Pages

Thursday, May 10, 2007

Benedict XVI hits the ground running



From The Times May 10, 2007:

"A combative Pope Benedict XVI opened his trip to Brazil yesterday in no-holds-barred mood, giving a warning that the penalty for supporting abortion was excommunication.

In uncompromising remarks on “core teachings” on board the papal plane from Rome, the Pope backed the Church hierarchy in Mexico for excommunicating politicians who voted for a law that legalised abortion in the first 12 weeks of pregnancy in Mexico City, as well as doctors and nurses who performed abortions.

“This is nothing new, it is normal, it wasn’t arbitrary,” he told reporters. “It is what is foreseen by the Church’s doctrine.” He had reiterated previously the Vatican’s opposition to abortion but had not specifically backed the excommunications.

The Pope also spoke strongly against abortion during his first speech in Brazil. Speaking in Portuguese, he said he was certain that the bishops will reinforce “the promotion of respect for life from the moment of conception until natural death” as an integral requirement of human nature.

The Pope observed that “canon law says the killing of an innocent child is incompatible with receiving Communion, which is receiving the body of Christ . . . It expresses our belief that human individuality, the human personality, is present from the first moment of life.”

Some had expected the Pope to adopt a diplomatic approach on his first significant overseas trip. A recent survey in Brazil said that 86 per cent favoured the use of condoms and more than half disagreed with the Church’s stand on abortion.

Instead, he came out with all guns blazing, a reflection of his belief that an assertion of bedrock Christian values is the only way to stem the tide toward secularism.

He said that legislators who voted in favour of abortion clearly had “doubts about the value of life and the beauty of life, even doubts about the future. Selfishness and fear are at the root of pro-abortion legislation. We in the Church have a great struggle to defend life. Life is beautiful, it is always a gift, even when lived in the most difficult circumstances.”


However Associated Press set out exactly what the Pope said and meant:

"The pope was asked where he stands on the issue during the flight to Brazil, in his first full-fledged news conference since becoming pontiff in 2005.

"Do you agree with the excommunications given to legislators in Mexico City on the question?" a reporter asked.

"Yes," Benedict replied. "The excommunication was not something arbitrary. It is part of the (canon law) code. It is based simply on the principle that the killing of an innocent human child is incompatible with going in Communion with the body of Christ. Thus, they (the bishops) didn't do anything new or anything surprising. Or arbitrary."

Church officials later said the pope might have thought the Mexican bishops had issued a formal declaration of excommunication for the legislators, something Mexican Cardinal Norberto Rivera has said he has no intention of doing.

Benedict's spokesman, the Rev.
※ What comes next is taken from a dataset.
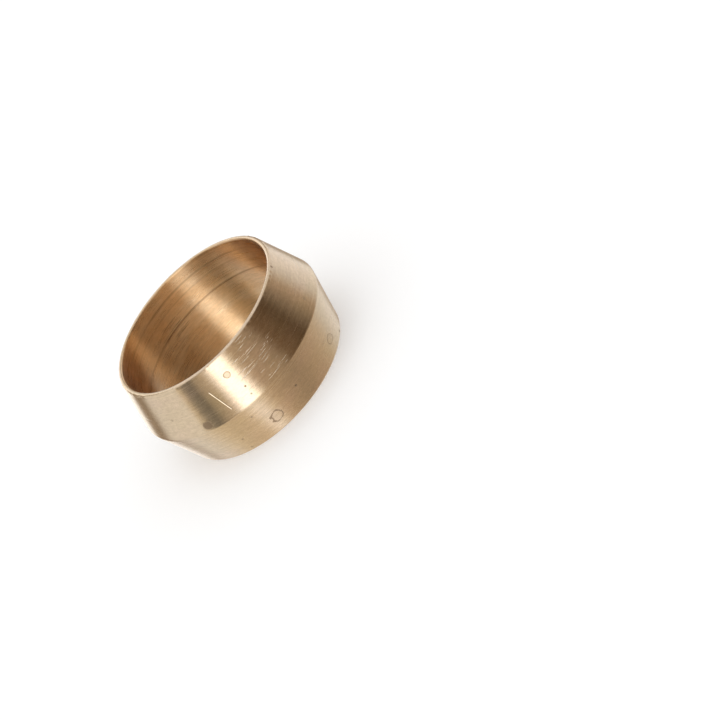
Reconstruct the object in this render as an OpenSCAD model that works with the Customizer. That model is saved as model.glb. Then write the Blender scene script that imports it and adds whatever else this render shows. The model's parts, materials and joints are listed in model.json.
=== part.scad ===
// Compression bush: the soft brass ring, or olive, of a compression pipe joint.
// The ring slides over the end of the tube and sits between the fitting and its nut.
// Each half is a cone. As the nut is tightened, the two cones are pushed into
// tapered seats and the thin lips are squeezed down on to the tube.
// The ring stands on one lip, with the bore along Z and the origin in the middle of its base.

/* [Tube] */
// Outside diameter of the tube that passes through the bush
tube_d = 15; // [8:0.5:42]
// How much wider the bore is than the tube, on the diameter
bore_play = 0.1; // [0.04:0.02:0.3]

/* [Ring] */
// Length of the ring from one end face to the other
ring_length = 8.6; // [6:0.1:14]
// Wall thickness at each lip, from the bore to the start of the cone
lip_wall = 0.35; // [0.3:0.05:0.7]
// Wall thickness at the ridge, where the two cones meet
ridge_wall = 1.55; // [1:0.05:2.5]

/* [Edges] */
// Radius of the rounding over the ridge
ridge_round = 0.4; // [0.1:0.05:0.8]
// Radius of the rounding where each cone meets its end face
lip_round = 0.1; // [0.04:0.02:0.14]
// Size of the chamfer that opens each mouth of the bore
mouth_chamfer = 0.08; // [0.04:0.02:0.12]

/* [Hidden] */

brass = [0.78, 0.63, 0.42];
turned_faces = 180;
arc_steps = 8;

bore_r = (tube_d + bore_play) / 2;
lip_r = bore_r + lip_wall;
ridge_r = bore_r + ridge_wall;
half_length = ring_length / 2;

// The cone starts at the sharp corner of the lip and runs up tangent to the ridge's rounding,
// so its angle to the axis follows from the two walls, the length and the rounding.
ridge_centre = [ridge_r - ridge_round, half_length];
lip_corner = [lip_r, 0];
lip_to_ridge = ridge_centre - lip_corner;
cone_angle = atan2(lip_to_ridge.x, lip_to_ridge.y) + asin(ridge_round / norm(lip_to_ridge));

// The lip's rounding touches both the end face and the cone.
lip_centre = [lip_r - lip_round * tan(45 - cone_angle / 2), lip_round];

// Points on an arc round a centre, from one angle to another, both ends included.
function arc(centre, radius, from, to) =
    [for (step = [0 : arc_steps])
        let (angle = from + (to - from) * step / arc_steps)
        centre + radius * [cos(angle), sin(angle)]];

// Mirror image of a point across the plane of the ridge.
function across_ridge(point) = [point.x, ring_length - point.y];

// Section of one half, as [radius, height] points from the bore out to the top of the ridge.
lower_half = concat(
    [[bore_r, mouth_chamfer], [bore_r + mouth_chamfer, 0]],
    arc(lip_centre, lip_round, -90, -cone_angle),
    arc(ridge_centre, ridge_round, -cone_angle, 0)
);

// The other half is the same section turned end for end. It leaves out the ridge's own top point,
// which the lower half already has.
upper_half = [for (i = [len(lower_half) - 2 : -1 : 0]) across_ridge(lower_half[i])];

module ring_section() {
    polygon(concat(lower_half, upper_half));
}

module bush() {
    color(brass)
        rotate_extrude($fn = turned_faces)
            ring_section();
}

bush();
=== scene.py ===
"""A brass compression bush, the double-cone ring of a pipe joint: its finish, floor, light and camera."""

import json
import math

import bmesh
import bpy
from bpy.props import FloatProperty, FloatVectorProperty, IntProperty, PointerProperty
from mathutils import Matrix, Vector, noise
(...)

Federico Lombardi, said the pope was not setting a new policy and did not intend to formally excommunicate anyone — a rare process under church law that is separate from the doctrine of self-excommunication.

"Since excommunication hasn't been declared by the Mexican bishops, the pope has no intention himself of declaring it," Lombardi said in a statement approved by the pope.

But Lombardi added that politicians who vote in favor of abortion should not receive the sacrament of Holy Communion. "Legislative action in favor of abortion is incompatible with participation in the Eucharist. ... Politicians exclude themselves from Communion," he said.

Pressed again to say whether the lawmakers were excommunicated, Lombardi reiterated: "No, they exclude themselves from Communion."

Excommunication is the severest penalty the Roman Catholic Church can impose on its members. When someone is excommunicated "his status before the church is that of a stranger," the New Advent Catholic Encyclopedia says. In practical terms, that means the excommunicated person is forbidden from receiving the sacraments and participating in public worship.

Church teaching says anyone who has an abortion is automatically excommunicated. "Being a conspiring or necessary accomplice" to an abortion also means excommunication under church law."

In other words, there is no formal ceremony or sentence of excommunication. The offenders excommunicate themselves.

And no, the Mexican bishops did not excommunicate the legislators: the legislators excommunicated themselves.

Of course it is a better news story to suggest that there is a formal process or sentence. It adds to the drama but perhaps not to the truth.